During the same period, Poole was getting a taste of life at the top of the LAPD. Assigned for the first time to the elite Robbery-Homicide Division, Poole found that cops there spent their afternoons on the golf course and made case decisions based on their own career prospects. He found that his new partner was one of the leading exponents of the go-along, get-along police culture. And he found his own hard-charging attitude marked him as an outsider.


Poole's frustration began to mount. Here he was, surrounded by intriguing leads — were there more cops at Death Row? Was there a connection between Gaines and McCauley? — and nobody wanted to help him get answers. Now Death Row was implicated in a murder — were there cops involved? He requested authority to pursue numerous leads but was rebuffed.


David Mack's arrest for bank robbery in late 1997 hit Poole like a cattle prod — here was another black, criminal cop. Then Poole was assigned to probe still another bad apple, Mack's close friend Perez, and from there the investigation shifted into Rampart. But when Poole turned up an entrenched pattern of police abuse and misconduct in the CRASH unit, the LAPD brass, and Poole's partner, remained indifferent. Once again, he was told to curtail his inquiries.


No wonder the successive investigations left Poole's head spinning. No wonder Poole was outraged that his department declined to follow up on the clues he'd put together. No wonder Poole was thrilled when he was contacted by an investigative reporter who might pursue the fallow leads.

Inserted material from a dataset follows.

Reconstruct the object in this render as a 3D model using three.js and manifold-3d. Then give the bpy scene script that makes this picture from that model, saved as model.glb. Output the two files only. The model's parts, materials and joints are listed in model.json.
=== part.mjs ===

EXCEPT THAT'S NOT WHAT HAPPENED. Sullivan does a fine job of laying out all of the material Poole amassed over the final three years of his career at the LAPD — all the evidence, all the leads, all the rumors, every red herring floated by any jailhouse snitch in the state prison system — but he does little to advance it on any front.


We learn nothing new, for example, about Compton. It was home to Suge Knight and also, apparently, to David Mack, but did that lead to any connection between the two men? Did Knight and Mack know each other, as some have speculated? Did they attend school together? Did they have any friends in common?


We hear about mortgage brokers and real estate deals, including an investigator who located “dozens of real estate records” linking “Perez, Mack and at least two other LAPD officers” to “a screen of phony transactions,” but the records, and the investigator, go unnamed.


More disappointing, Sullivan backs off key material from the lengthy story he published on Poole and the Rampart cops in Rolling Stone last year. In particular, the Rolling Stone piece quoted two sources who placed David Mack at the scene of the Biggie Smalls shooting. One is “a security guard”; the other, Damion Butler, “Smalls' closest friend,” points to a picture of Mack and declares, “I'm sure this guy was standing just outside the door to the museum . . .” In Labyrinth, however, the guard is gone and Butler “offered little” crime-scene identification when interviewed by detectives. In fact, in the book, nobody places Mack at the scene, leaving distinctly unclear the question of how Poole tied Mack to the Smalls shooting in the first place.


Labyrinth is written in the style of the classic exposé, challenging convention, denouncing doubters and demanding answers. It seems reasonable to expect that, for all his conviction, Sullivan would supply some closure. But the book ends with a phone call from FBI agents promising a continued investigation into the leads surfaced by Detective Poole. Readers looking for answers will simply have to wait.